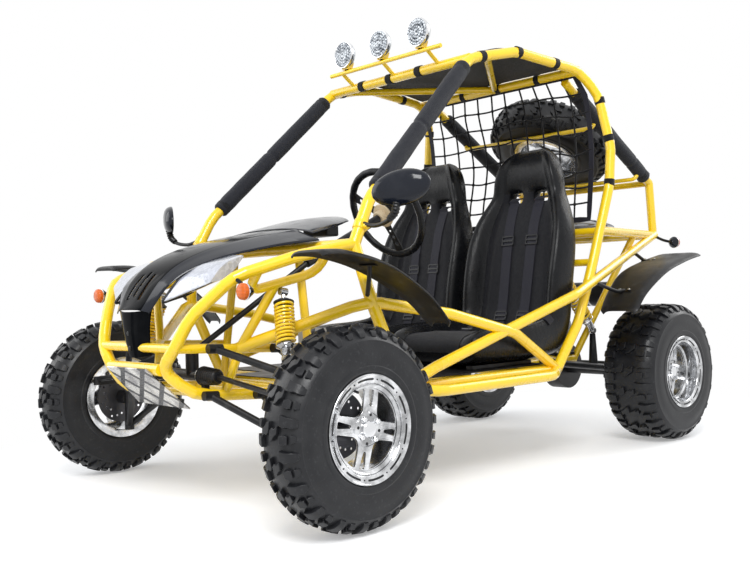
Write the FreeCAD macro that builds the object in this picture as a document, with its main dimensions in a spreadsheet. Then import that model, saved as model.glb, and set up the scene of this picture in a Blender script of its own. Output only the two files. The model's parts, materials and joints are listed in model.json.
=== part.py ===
import FreeCAD, Part
import math
import os
import re
import Sketcher

# Two-seat dune buggy with a welded tube frame.
# Millimetres. The nose points to -Y, the driver's side is +X and Z is up.
# The origin lies on the ground, midway between the axles on the centre line.

os.makedirs("parts", exist_ok=True)
doc = FreeCAD.newDocument("DuneBuggy")
sheet = doc.addObject("Spreadsheet::Sheet", "Sizes")
sheet_rows = []
nodes = []


# Wheels and tyres
WHEELBASE = 1850
FRONT_TRACK_HALF = 665
REAR_TRACK_HALF = 515
TYRE_RADIUS = 279
FRONT_TYRE_WIDTH = 156
REAR_TYRE_WIDTH = 236
SHOULDER_DROP = 30
LUG_HEIGHT = 12
LUG_HALF_LENGTH = 20
LUG_START = 3
SHOULDER_INSET = 9
BEAD_INSET = 12
BARREL_RADIUS = 122
BARREL_WALL = 5
RIM_LIP_RADIUS = 146
RIM_LIP_THICKNESS = 5
TYRE_SEAT_GAP = 0.3
RIM_DISC_THICKNESS = 9
FRONT_DISH = 18
REAR_DISH = 58
HUB_CAP_RADIUS = 30
HUB_CAP_HEIGHT = 14
HUB_BORE_RADIUS = 15.05
HUB_BORE_WALL = 10
HUB_BARREL_RADIUS = 30
WINDOW_NEAR_RADIUS = 52
WINDOW_FAR_RADIUS = 106
WINDOW_NEAR_HALF = 18
WINDOW_FAR_HALF = 44
SLOT_NEAR_RADIUS = 74
SLOT_FAR_RADIUS = 104
SLOT_NEAR_HALF = 4
SLOT_FAR_HALF = 8
BRAKE_DISC_RADIUS = 92
BRAKE_DISC_THICKNESS = 4
BRAKE_DISC_INSET = 50
RUNNING_GAP = 0.05
SPARE_SHARE = 0.57
SPARE_RISE = 41
SEAT_GAP = 0.3
OVERRUN = 40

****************

Prompt:
All of the material must be reproduced exactly.

Answer in full:
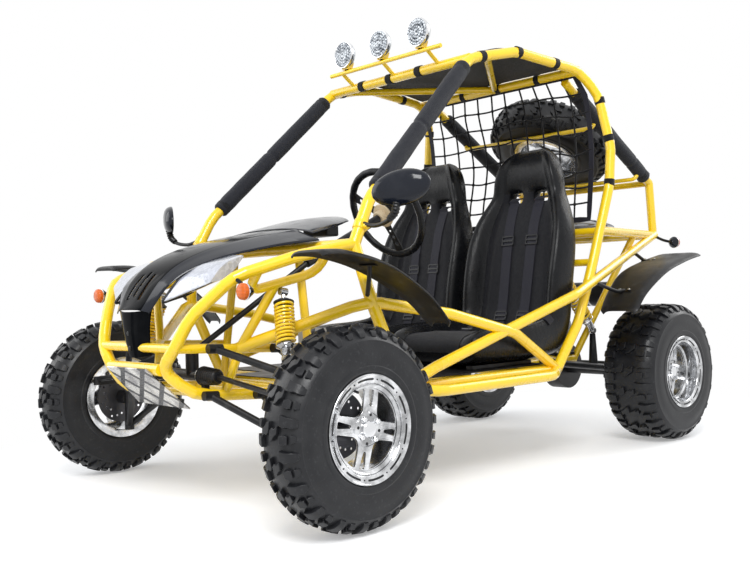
Write the FreeCAD macro that builds the object in this picture as a document, with its main dimensions in a spreadsheet. Then import that model, saved as model.glb, and set up the scene of this picture in a Blender script of its own. Output only the two files. The model's parts, materials and joints are listed in model.json.
=== part.py ===
import FreeCAD, Part
import math
import os
import re
import Sketcher

# Two-seat dune buggy with a welded tube frame.
# Millimetres. The nose points to -Y, the driver's side is +X and Z is up.
# The origin lies on the ground, midway between the axles on the centre line.

os.makedirs("parts", exist_ok=True)
doc = FreeCAD.newDocument("DuneBuggy")
sheet = doc.addObject("Spreadsheet::Sheet", "Sizes")
sheet_rows = []
nodes = []


# Wheels and tyres
WHEELBASE = 1850
FRONT_TRACK_HALF = 665
REAR_TRACK_HALF = 515
TYRE_RADIUS = 279
FRONT_TYRE_WIDTH = 156
REAR_TYRE_WIDTH = 236
SHOULDER_DROP = 30
LUG_HEIGHT = 12
LUG_HALF_LENGTH = 20
LUG_START = 3
SHOULDER_INSET = 9
BEAD_INSET = 12
BARREL_RADIUS = 122
BARREL_WALL = 5
RIM_LIP_RADIUS = 146
RIM_LIP_THICKNESS = 5
TYRE_SEAT_GAP = 0.3
RIM_DISC_THICKNESS = 9
FRONT_DISH = 18
REAR_DISH = 58
HUB_CAP_RADIUS = 30
HUB_CAP_HEIGHT = 14
HUB_BORE_RADIUS = 15.05
HUB_BORE_WALL = 10
HUB_BARREL_RADIUS = 30
WINDOW_NEAR_RADIUS = 52
WINDOW_FAR_RADIUS = 106
WINDOW_NEAR_HALF = 18
WINDOW_FAR_HALF = 44
SLOT_NEAR_RADIUS = 74
SLOT_FAR_RADIUS = 104
SLOT_NEAR_HALF = 4
SLOT_FAR_HALF = 8
BRAKE_DISC_RADIUS = 92
BRAKE_DISC_THICKNESS = 4
BRAKE_DISC_INSET = 50
RUNNING_GAP = 0.05
SPARE_SHARE = 0.57
SPARE_RISE = 41
SEAT_GAP = 0.3
OVERRUN = 40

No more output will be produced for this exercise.